* **Task brief**: Quote verbatim the span of lines that begins the listing below and closes with the line containing "ridgeRadius=2.2, ear=3.4)".
★ ★ ★ ★ ★ ★ ★
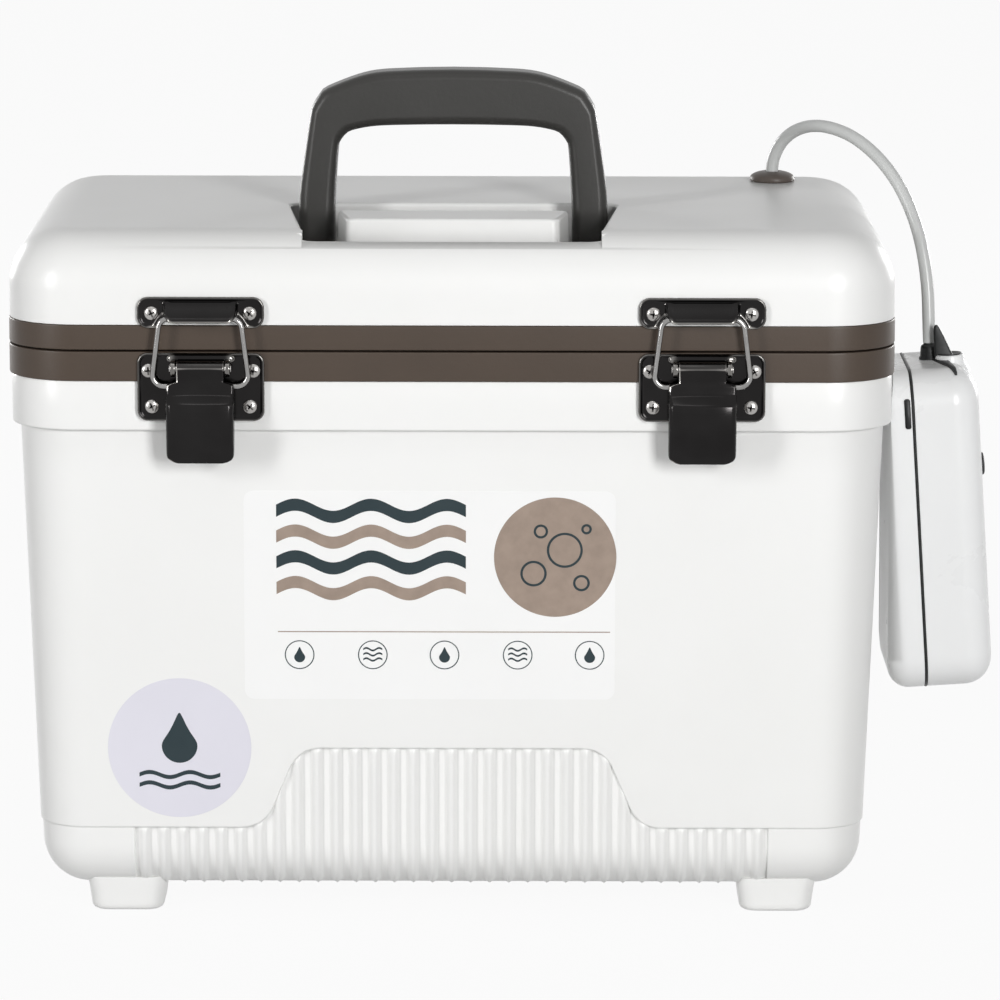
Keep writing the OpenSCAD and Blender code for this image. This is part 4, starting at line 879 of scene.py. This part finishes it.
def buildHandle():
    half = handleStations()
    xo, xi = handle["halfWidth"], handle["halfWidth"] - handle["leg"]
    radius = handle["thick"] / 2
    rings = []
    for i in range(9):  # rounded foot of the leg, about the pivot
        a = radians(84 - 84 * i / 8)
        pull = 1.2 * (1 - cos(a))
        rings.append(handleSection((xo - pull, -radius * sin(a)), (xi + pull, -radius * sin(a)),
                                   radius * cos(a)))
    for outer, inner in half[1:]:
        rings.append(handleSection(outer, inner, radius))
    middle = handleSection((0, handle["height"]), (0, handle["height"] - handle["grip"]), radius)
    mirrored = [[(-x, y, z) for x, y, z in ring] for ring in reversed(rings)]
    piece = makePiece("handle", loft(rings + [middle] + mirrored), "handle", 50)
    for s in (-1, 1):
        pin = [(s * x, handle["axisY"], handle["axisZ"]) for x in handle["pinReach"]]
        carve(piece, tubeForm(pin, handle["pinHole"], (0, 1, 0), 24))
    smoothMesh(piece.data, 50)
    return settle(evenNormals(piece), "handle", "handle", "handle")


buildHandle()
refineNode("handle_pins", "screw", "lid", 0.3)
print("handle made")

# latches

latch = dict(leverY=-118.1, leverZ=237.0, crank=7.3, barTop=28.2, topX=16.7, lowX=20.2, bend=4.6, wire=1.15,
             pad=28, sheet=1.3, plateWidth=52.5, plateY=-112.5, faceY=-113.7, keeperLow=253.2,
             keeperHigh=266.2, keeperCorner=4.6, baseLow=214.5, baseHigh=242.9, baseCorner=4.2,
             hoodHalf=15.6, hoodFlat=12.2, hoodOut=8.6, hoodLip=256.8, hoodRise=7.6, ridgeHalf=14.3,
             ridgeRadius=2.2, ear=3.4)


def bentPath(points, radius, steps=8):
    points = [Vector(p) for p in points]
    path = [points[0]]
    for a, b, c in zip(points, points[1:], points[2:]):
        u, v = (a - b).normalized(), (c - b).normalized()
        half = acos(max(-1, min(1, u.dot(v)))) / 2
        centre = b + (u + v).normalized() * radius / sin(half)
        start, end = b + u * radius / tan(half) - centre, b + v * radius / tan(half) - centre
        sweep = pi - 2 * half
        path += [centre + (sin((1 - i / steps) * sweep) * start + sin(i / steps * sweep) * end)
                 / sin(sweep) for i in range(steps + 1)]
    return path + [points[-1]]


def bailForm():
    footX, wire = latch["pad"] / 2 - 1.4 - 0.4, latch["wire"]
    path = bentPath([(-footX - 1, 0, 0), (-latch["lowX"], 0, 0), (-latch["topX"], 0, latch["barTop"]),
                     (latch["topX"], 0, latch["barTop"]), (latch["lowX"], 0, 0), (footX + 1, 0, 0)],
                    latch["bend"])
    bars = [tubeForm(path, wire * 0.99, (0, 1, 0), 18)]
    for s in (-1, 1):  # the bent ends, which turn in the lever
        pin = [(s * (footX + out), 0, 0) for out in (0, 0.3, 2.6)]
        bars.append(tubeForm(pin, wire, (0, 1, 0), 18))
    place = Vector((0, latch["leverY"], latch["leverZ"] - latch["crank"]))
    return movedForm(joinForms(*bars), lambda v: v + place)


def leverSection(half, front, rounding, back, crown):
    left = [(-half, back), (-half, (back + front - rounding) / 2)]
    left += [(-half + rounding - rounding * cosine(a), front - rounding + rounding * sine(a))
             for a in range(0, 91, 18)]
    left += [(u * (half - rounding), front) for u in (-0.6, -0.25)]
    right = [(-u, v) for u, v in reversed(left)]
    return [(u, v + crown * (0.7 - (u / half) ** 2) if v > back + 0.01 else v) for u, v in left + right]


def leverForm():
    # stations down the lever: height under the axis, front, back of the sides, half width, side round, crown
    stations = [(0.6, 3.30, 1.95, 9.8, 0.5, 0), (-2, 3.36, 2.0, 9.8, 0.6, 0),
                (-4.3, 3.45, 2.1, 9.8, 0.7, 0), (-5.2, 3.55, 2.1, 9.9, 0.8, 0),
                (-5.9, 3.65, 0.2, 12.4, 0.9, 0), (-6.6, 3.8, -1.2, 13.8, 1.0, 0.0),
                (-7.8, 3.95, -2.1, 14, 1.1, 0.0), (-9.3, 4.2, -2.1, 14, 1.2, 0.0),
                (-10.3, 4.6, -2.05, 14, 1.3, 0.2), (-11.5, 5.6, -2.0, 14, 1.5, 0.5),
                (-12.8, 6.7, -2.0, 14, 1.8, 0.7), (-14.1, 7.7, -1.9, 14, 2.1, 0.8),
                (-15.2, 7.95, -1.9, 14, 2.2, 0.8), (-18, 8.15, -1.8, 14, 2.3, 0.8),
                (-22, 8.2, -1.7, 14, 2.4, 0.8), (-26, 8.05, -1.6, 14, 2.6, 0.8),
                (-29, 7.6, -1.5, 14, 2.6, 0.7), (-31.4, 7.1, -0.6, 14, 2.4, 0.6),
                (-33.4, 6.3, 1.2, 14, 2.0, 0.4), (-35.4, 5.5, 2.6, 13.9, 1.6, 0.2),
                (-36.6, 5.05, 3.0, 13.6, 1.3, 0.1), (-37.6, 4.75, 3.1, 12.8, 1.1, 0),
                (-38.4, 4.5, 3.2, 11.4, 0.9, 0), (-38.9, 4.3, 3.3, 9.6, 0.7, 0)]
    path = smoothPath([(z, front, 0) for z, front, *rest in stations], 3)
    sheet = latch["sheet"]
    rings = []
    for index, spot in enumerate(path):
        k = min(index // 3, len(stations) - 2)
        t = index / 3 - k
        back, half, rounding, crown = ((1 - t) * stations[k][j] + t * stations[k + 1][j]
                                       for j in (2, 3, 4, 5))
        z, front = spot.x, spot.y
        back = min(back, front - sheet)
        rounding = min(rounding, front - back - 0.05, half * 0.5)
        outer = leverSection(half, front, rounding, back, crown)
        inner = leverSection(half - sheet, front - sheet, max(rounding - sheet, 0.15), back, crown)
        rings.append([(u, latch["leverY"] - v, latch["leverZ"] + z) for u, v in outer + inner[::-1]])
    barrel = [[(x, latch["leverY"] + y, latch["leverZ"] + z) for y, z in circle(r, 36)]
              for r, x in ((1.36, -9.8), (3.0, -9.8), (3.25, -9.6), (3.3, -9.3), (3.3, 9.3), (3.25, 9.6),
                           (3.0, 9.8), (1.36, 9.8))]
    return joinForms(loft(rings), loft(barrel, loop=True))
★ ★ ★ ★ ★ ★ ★
* **Completed task**:
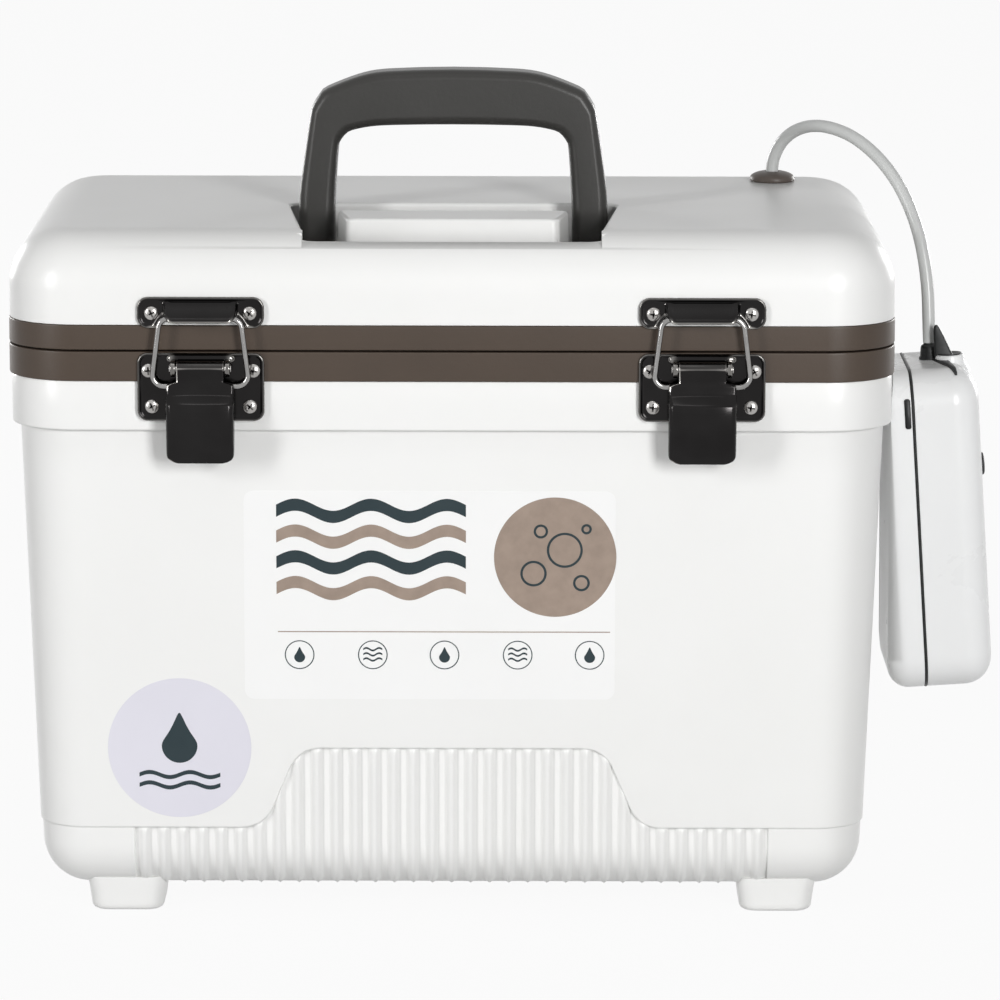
Keep writing the OpenSCAD and Blender code for this image. This is part 4, starting at line 879 of scene.py. This part finishes it.
def buildHandle():
    half = handleStations()
    xo, xi = handle["halfWidth"], handle["halfWidth"] - handle["leg"]
    radius = handle["thick"] / 2
    rings = []
    for i in range(9):  # rounded foot of the leg, about the pivot
        a = radians(84 - 84 * i / 8)
        pull = 1.2 * (1 - cos(a))
        rings.append(handleSection((xo - pull, -radius * sin(a)), (xi + pull, -radius * sin(a)),
                                   radius * cos(a)))
    for outer, inner in half[1:]:
        rings.append(handleSection(outer, inner, radius))
    middle = handleSection((0, handle["height"]), (0, handle["height"] - handle["grip"]), radius)
    mirrored = [[(-x, y, z) for x, y, z in ring] for ring in reversed(rings)]
    piece = makePiece("handle", loft(rings + [middle] + mirrored), "handle", 50)
    for s in (-1, 1):
        pin = [(s * x, handle["axisY"], handle["axisZ"]) for x in handle["pinReach"]]
        carve(piece, tubeForm(pin, handle["pinHole"], (0, 1, 0), 24))
    smoothMesh(piece.data, 50)
    return settle(evenNormals(piece), "handle", "handle", "handle")


buildHandle()
refineNode("handle_pins", "screw", "lid", 0.3)
print("handle made")

# latches

latch = dict(leverY=-118.1, leverZ=237.0, crank=7.3, barTop=28.2, topX=16.7, lowX=20.2, bend=4.6, wire=1.15,
             pad=28, sheet=1.3, plateWidth=52.5, plateY=-112.5, faceY=-113.7, keeperLow=253.2,
             keeperHigh=266.2, keeperCorner=4.6, baseLow=214.5, baseHigh=242.9, baseCorner=4.2,
             hoodHalf=15.6, hoodFlat=12.2, hoodOut=8.6, hoodLip=256.8, hoodRise=7.6, ridgeHalf=14.3,
             ridgeRadius=2.2, ear=3.4)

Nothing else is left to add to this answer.